After the music under the credits blasts a few dissonant measures, standard issue audio for a 60's horror film, it makes way for a lush late-Romantic piano concerto, a remnant from another era, the much younger sib of Richard Addinsell's "Warsaw Concerto" from Dangerous Moonlight (1941), or Hubert Bath's "Cornish Rhapsody" from Love Story (1944).
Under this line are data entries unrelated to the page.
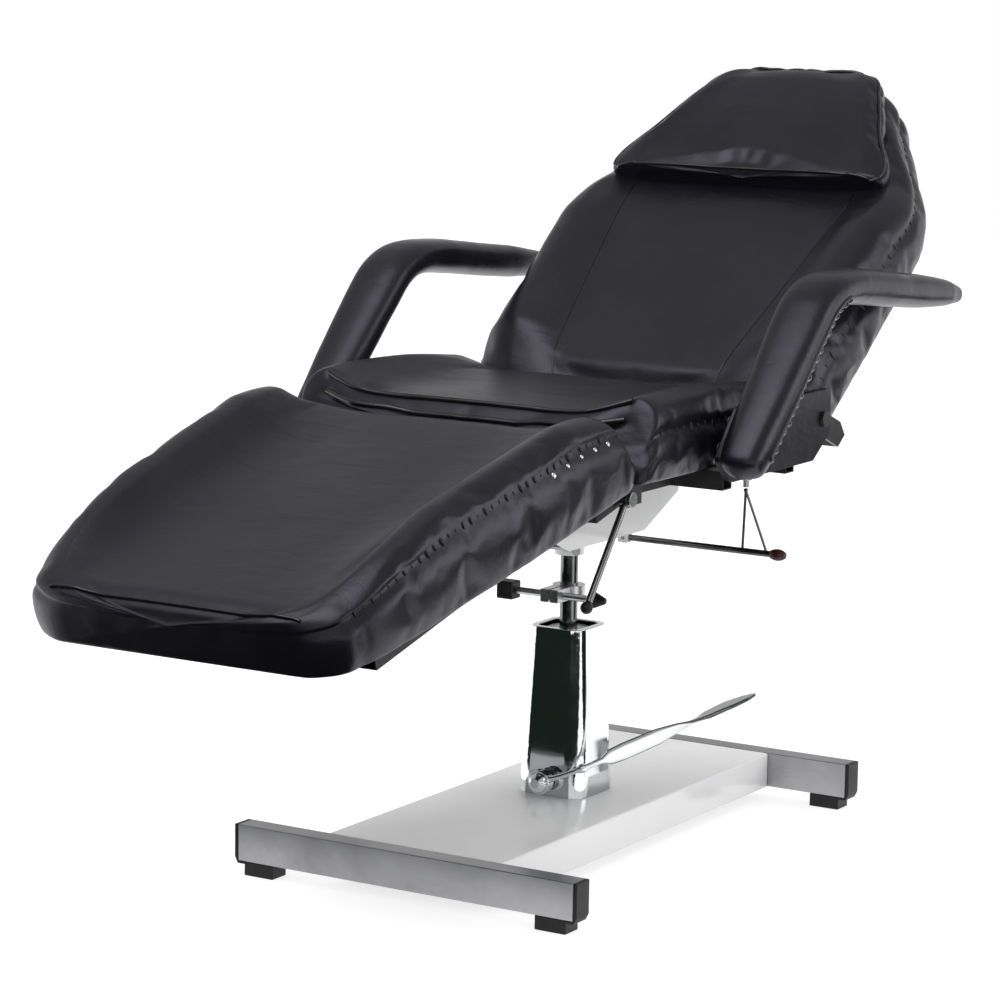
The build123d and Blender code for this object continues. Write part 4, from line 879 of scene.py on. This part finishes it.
def smooth_table(places, table):
    """Columns of a station table, read at places along the pad and eased between stations."""
    stations = np.array(table, float)
    keys = stations[:, 0]
    columns = []
    for column in stations[:, 1:].T:
        slopes = np.gradient(column, keys)
        index = np.clip(np.searchsorted(keys, places, side="right") - 1, 0, len(keys) - 2)
        width = keys[index + 1] - keys[index]
        t = (places - keys[index]) / width
        rise = column[index + 1] - column[index]
        first = np.where(rise * slopes[index] > 0, slopes[index], 0) * width
        last = np.where(rise * slopes[index + 1] > 0, slopes[index + 1], 0) * width
        first = np.sign(first) * np.minimum(abs(first), 3 * abs(rise))
        last = np.sign(last) * np.minimum(abs(last), 3 * abs(rise))
        h00, h10 = 2 * t**3 - 3 * t**2 + 1, t**3 - 2 * t**2 + t
        h01, h11 = 3 * t**2 - 2 * t**3, t**3 - t**2
        columns.append(h00 * column[index] + h10 * first + h01 * column[index + 1] + h11 * last)
    return np.array(columns).T


bottom_count, band_count, roll_count, panel_count = 9, 12, 22, 22
groove_column = bottom_count + band_count
valley_column = groove_column + roll_count
ring_count = 2 * (valley_column + panel_count)
valley_reach, pinch_reach, pinch_width = 9, 3, 1.3
seam_share, crest_share, crown_share = 0.7, 0.42, 0.75
rake_power, rake_from, rake_span = 1.5, 0.62, 0.2
cap_rows, cap_ease = 5, 0.8
side_draw = 0.008


def pad_ring(half, low, flat, crest, roll, draw, crown, groove):
    """Closed cross section of a pad, from the middle of its underside round by the right side.

    The side stands as a band up to a groove, a raised roll goes over the crest to a valley, and a crowned
    panel spans between the two valleys. Gives the points; their count is the same for every ring.
    """
    foot = (half - draw, low)
    seam = (half - draw * seam_share, low + (flat + crest - low) * groove)
    top = (half - roll * crest_share, flat + crest)
    valley = (half - roll, flat)
    belly = (half, (foot[1] + seam[1]) / 2)
    right = [(foot[0] * t / bottom_count, low) for t in range(bottom_count)]
    right += three_point_arc(foot, belly, seam, band_count)
    right += three_point_arc(seam, top, valley, roll_count)
    right += three_point_arc(valley, (valley[0] / 2, flat + crown * crown_share), (0.0, flat + crown),
                             panel_count)
    right.append((0.0, flat + crown))
    left = [(-x, y) for x, y in reversed(right[1:-1])]
    return np.array(right + left)


def pad_rings(places, start, end, table, valley_ease, pinch=0.004):
    """Rings of a pad in its own frame: x across, along its length, and up, its side grooves pinched in."""
    rows = smooth_table(places, table)
    rings = np.array([pad_ring(*row) for row in rows])
    along = start + (end - start) * places
    grid = np.empty((len(places), ring_count, 3))
    grid[:, :, 0] = rings[:, :, 0]
    grid[:, :, 1] = along[:, None]
    grid[:, :, 2] = rings[:, :, 1]
    for step in range(-pinch_reach, pinch_reach + 1):
        draw = pinch * math.exp(-(step / pinch_width) ** 2)
        grid[:, groove_column + step, 0] -= draw
        grid[:, ring_count - groove_column + step, 0] += draw
    soft = np.zeros(ring_count, bool)
    for middle in (valley_column, ring_count - valley_column):
        soft[middle - valley_reach: middle + valley_reach + 1] = True
    for _ in range(valley_ease):
        smooth = (np.roll(grid, 1, axis=1) + np.roll(grid, -1, axis=1)) / 2
        grid[:, soft, 2] = smooth[:, soft, 2]
        grid[:, soft, 0] = smooth[:, soft, 0]
    return grid


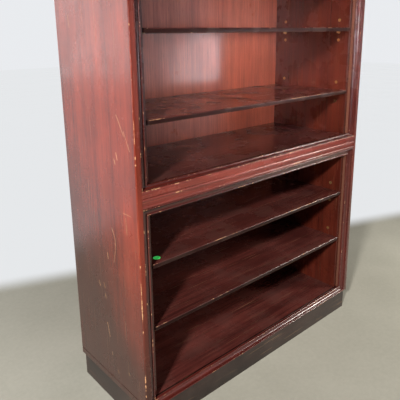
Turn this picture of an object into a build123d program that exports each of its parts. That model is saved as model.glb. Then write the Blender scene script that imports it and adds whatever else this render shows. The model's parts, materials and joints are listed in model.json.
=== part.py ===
"""Open mahogany bookcase: one tall carcass with two framed bays, each with two loose shelves on brass pins.

The origin is on the floor, under the middle of the case. +X is to the right, +Y to the back and +Z up.
An inset is measured in from the outer face of a side panel, and a setback back from the front plane.
"""
from build123d import *
import os

os.makedirs("parts", exist_ok=True)

# ---- driving dimensions, in millimetres ----
WIDTH = 914.0  # outside of one side panel to the outside of the other
DEPTH = 336.0  # front plane to the rear edge of the side panels
HEIGHT = 1219.0  # floor to the top of the top panel
PLINTH_HEIGHT = 72.0
PLINTH_THICKNESS = 20.0
PLINTH_FRONT_RECESS = 8.0
PLINTH_SIDE_RECESS = 6.0
PLINTH_BACK_RECESS = 4.0
CORNER_BLOCK_LEG = 38.0
CORNER_BLOCK_GAP = 12.0  # from the floor to a corner block

SIDE_THICKNESS = 14.0
SIDE_CORNER_RADIUS = 3.5  # the rounded front corner of a side panel
SIDE_BAND_GROOVE = 2.0  # width of the groove that sets off the band at the foot of a side panel
SIDE_BAND_GROOVE_DEPTH = 1.5
TOP_THICKNESS = 19.0
TOP_EDGE_RADIUS = 5.0
BOTTOM_BOARD_THICKNESS = 19.0
MIDDLE_BOARD_THICKNESS = 22.0
BOARD_EDGE_RADIUS = 1.2

BATTEN_THICKNESS = 23.0  # keeps a lining away from its side panel
BATTEN_WIDTH = 30.0
LINING_THICKNESS = 12.0
DOOR_CHANNEL = 8.0  # room for a sliding glass door, between the front frame and the linings
TRACK_WIDTH = 6.0  # groove in a board, which a sliding glass door would run in
TRACK_DEPTH = 5.0

FRAME_THICKNESS = 14.0  # front to back, for the mid rail and every frame strip
FRAME_WIDTH = 22.0  # a strip at the side or the top of a bay's opening
FRAME_SILL_WIDTH = 10.0  # the strip along the bottom of the upper opening
SILL_LIP = 1.0  # how far that strip stands above the middle board
OUTER_BEAD_RADIUS = 1.8
QUIRK_WIDTH = 1.4
QUIRK_DEPTH = 3.6
INNER_BEAD_RADIUS = 2.8
INNER_BEAD_SETBACK = 8.4  # crown of the inner bead, behind the front plane
LOWER_OPENING_HEIGHT = 548.0  # between the outer edges of the lower bay's frame strips
MID_RAIL_HEIGHT = 44.0
MID_RAIL_BEAD = 8.0  # height of the bead along its lower edge
MID_RAIL_BAND = 8.0  # the sunk band above that
MID_RAIL_UPPER_BEAD = 9.0
MID_RAIL_STEP = 2.0  # how far the sunk band lies behind the crowns of the beads
MID_RAIL_TOP_RADIUS = 2.0

BACK_THICKNESS = 6.0
BACK_INSET = 2.0  # rear face of a back panel, in from the rear edge of the side panels

SHELF_THICKNESS = 12.0
SHELF_EDGE_RADIUS = 2.5
SHELF_SETBACK = 19.0
SHELF_END_CLEARANCE = 1.5
SHELF_BACK_CLEARANCE = 2.0
UPPER_SHELF_FRACTIONS = (0.645, 0.26)  # undersides, as parts of the bay's clear height
LOWER_SHELF_FRACTIONS = (0.645, 0.336)

PIN_RADIUS = 3.0
PIN_FLAT = 0.7  # cut off the top of a pin's tongue, where the shelf lies
PIN_TONGUE = 10.0
PIN_PEG = 9.0
PIN_COLUMN_INSET = 42.0  # from a shelf's front or back edge to its pins
SOCKET_RADIUS = 4.5
SOCKET_FLANGE_RADIUS = 5.2
SOCKET_FLANGE = 0.7
SOCKET_LENGTH = 10.0
SOCKET_PITCH = 25.4
SOCKET_STEPS = (-1, 0, 1.5)  # levels of the sockets round each shelf's pins, in pitches
FIT_CLEARANCE = 0.1  # radial, for a pin in its socket, or a dowel in its hole

SCREW_RADIUS = 1.7
SCREW_HEAD_RADIUS = 3.6
SCREW_HEAD = 2.1
SCREW_LENGTH = 24.0
SCREW_POINT = 4.0  # length of its tapered tip
SCREW_SLOT_WIDTH = 0.9
SCREW_SLOT_DEPTH = 1.1
SCREWS_PER_SIDE = 4
SCREW_MARGIN = 30.0  # from the floor or the ceiling of a bay to the nearest screw

DOWEL_RADIUS = 4.0
DOWEL_LENGTH = 26.0
DOWEL_IN_SIDE = 9.0  # how much of a board's dowel is in the side panel
DOWELS_PER_END = 3
BOARD_DOWEL_MARGIN = 40.0  # from a board's front or back edge to the nearest dowel
TOP_DOWEL_MARGIN = 50.0

# ---- derived places ----
HALF_WIDTH = WIDTH / 2
FRONT = -DEPTH / 2
REAR = DEPTH / 2
BOTTOM_BOARD_TOP = PLINTH_HEIGHT + BOTTOM_BOARD_THICKNESS
MID_RAIL_BOTTOM = PLINTH_HEIGHT + LOWER_OPENING_HEIGHT
MID_RAIL_TOP = MID_RAIL_BOTTOM + MID_RAIL_HEIGHT
MIDDLE_BOARD_TOP = MID_RAIL_TOP + FRAME_SILL_WIDTH - SILL_LIP
MIDDLE_BOARD_BOTTOM = MIDDLE_BOARD_TOP - MIDDLE_BOARD_THICKNESS
CASE_TOP = HEIGHT - TOP_THICKNESS
FRAME_BACK = FRONT + FRAME_THICKNESS
BACK_REAR = REAR - BACK_INSET
BACK_FRONT = BACK_REAR - BACK_THICKNESS
INSIDE_HALF = HALF_WIDTH - SIDE_THICKNESS
LINING_INSET = SIDE_THICKNESS + BATTEN_THICKNESS
LINING_FACE_INSET = LINING_INSET + LINING_THICKNESS
LINING_FRONT = FRAME_BACK + DOOR_CHANNEL
SHELF_FRONT = FRONT + SHELF_SETBACK
SHELF_BACK = BACK_FRONT - SHELF_BACK_CLEARANCE
SHELF_LENGTH = 2 * (HALF_WIDTH - LINING_FACE_INSET - SHELF_END_CLEARANCE)
BAYS = {
    "upper": (MIDDLE_BOARD_TOP, CASE_TOP),
    "lower": (BOTTOM_BOARD_TOP, MIDDLE_BOARD_BOTTOM),
}
BAY_SHELVES = {"upper": UPPER_SHELF_FRACTIONS, "lower": LOWER_SHELF_FRACTIONS}
SIDES = {"left": -1, "right": 1}


def write(piece, name):
    """Labels a finished piece and writes its file."""
    piece.part.label = name
    export_step(piece.part, f"parts/{name}.step")


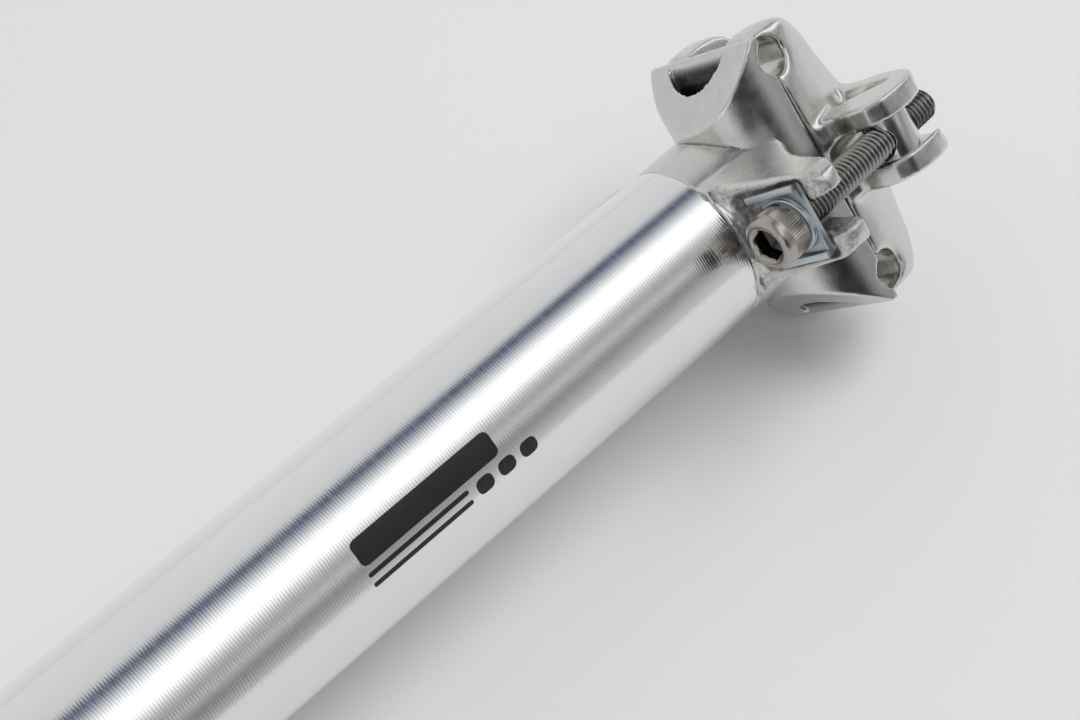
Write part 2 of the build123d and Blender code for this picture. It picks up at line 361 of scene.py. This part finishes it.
def raw_cradle(co):
    """Inside of the end pockets."""
    x, y, z = clamp_coords(co)
    x = np.abs(x)
    roof = np.interp(x, [16.5, 22.5, 25.0, 27.5], [-5.0, -4.6, -3.4, POCKET_ROOF_Z])
    radius = np.hypot(y - POCKET_Y, z)
    inside = (1 - step(radius, POCKET_R + 0.2, POCKET_R + 0.5)) * step(x, 15.0, 16.0)
    depth = (CRADLE_HALF - x) * 0.7 + (z - POCKET_ROOF_Z) * 0.7
    return inside * (1 - step(z, roof + 0.25, roof + 0.5)) * step(depth, 0.5, 1.5)


def raw_clamp(co):
    """Slots for the bolts."""
    x, y, z = clamp_coords(co)
    x, y = np.abs(x), np.abs(y)
    wall = 1 - step(x, BOLT_SLOT_HALF + 0.1, BOLT_SLOT_HALF + 0.6)
    return wall * step(y, 14.0, 14.8) * (1 - step(y, 18, 20)) * 0.7


def forged_pieces():
    """Head, cradle and upper clamp."""
    forged(
        "forged_head", "head_forging", "post", HEAD_METAL,
        passes=22, hold=hold_seam, raw=raw_head, rough_depth=0.28,
    )
    forged(
        "lower_cradle", "cradle_forging", "cradle", CRADLE_METAL,
        passes=8, hold=hold_none, raw=raw_cradle, rough_depth=0.15,
    )
    forged(
        "upper_clamp", "clamp_forging", "clamp", CLAMP_METAL,
        passes=110, hold=hold_ears, raw=raw_clamp, rough_depth=0.1,
    )


# ---------------------------------------------------------------- turned pieces

def lathe(outline, segments):
    """Points and faces of a closed ring outline of (radius, z) turned about Z."""
    points, faces = [], []
    for i in range(segments):
        a = 2 * math.pi * i / segments
        points += [(r * math.cos(a), r * math.sin(a), z) for r, z in outline]
    n = len(outline)
    for i in range(segments):
        j = (i + 1) % segments
        for k in range(n):
            m = (k + 1) % n
            faces.append((i * n + k, j * n + k, j * n + m, i * n + m))
    return points, faces


def tube_piece():
    """The post tube, with a broken edge at the seam and at its bottom end."""
    wall = [(TUBE_BORE_R, SEAM_Z), (TUBE_BORE_R, SEAM_Z - 0.2)]
    wall += [(TUBE_BORE_R, 0.55), (TUBE_BORE_R + 0.05, 0.45)]
    wall += [(TUBE_BORE_R + 0.45, 0.04), (TUBE_BORE_R + 0.55, 0.0)]
    wall += [(TUBE_R - 0.55, 0.0), (TUBE_R - 0.45, 0.04)]
    wall += [(TUBE_R - 0.04, 0.45), (TUBE_R, 0.6), (TUBE_R, 1.2)]
    wall += [(TUBE_R, SEAM_Z - 0.5), (TUBE_R, SEAM_Z - 0.14)]
    wall += [(TUBE_R - 0.1, SEAM_Z - 0.02), (TUBE_R - 0.2, SEAM_Z)]
    points, faces = lathe(wall[::-1], 256)
    mesh = mesh_from("tube_shell", points, faces)
    mesh.set_sharp_from_angle(angle=math.radians(50))
    mesh.materials.append(TUBE_METAL)
    new_object("tube_shell", mesh, "post", "tube", "post_tube")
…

In the tradition of these earlier, "tabloid concertos," it functions both as background music, most notably for the flagellation scenes, and as the sole piece in Nevenka's piano repertoire. Has the lush theme colonized Nevenka's brain from without? Has it flowed out of her obsessed mind and colonized the world round her? Or do the two fold into each other, like the braid of a whip? Once the melody is released, it returns as the film's refrain, heard from piano and organ, solo and orchestrated.

Counting the Whips

The first whip we see is a stodgy, inelegant object: thick, flaccid rope and stubby wooden handle. Nevenka turns it over on the beach, lost in thought. She looks toward the sea, and when she looks back, it is suddenly taut and in shadow. Kurt is standing on the end of lash; suddenly it appears thinner, more lithe, and energetic. When Nevenka tries to fend off his advances with it, he easily grasps it and seems to cast it aside. But moments later, he turns the whip on her-is it his or hers? Where has it come from? It may be the same prop, but has taken on different qualities-has rope been transformed into braided leather by a act of erotic magic?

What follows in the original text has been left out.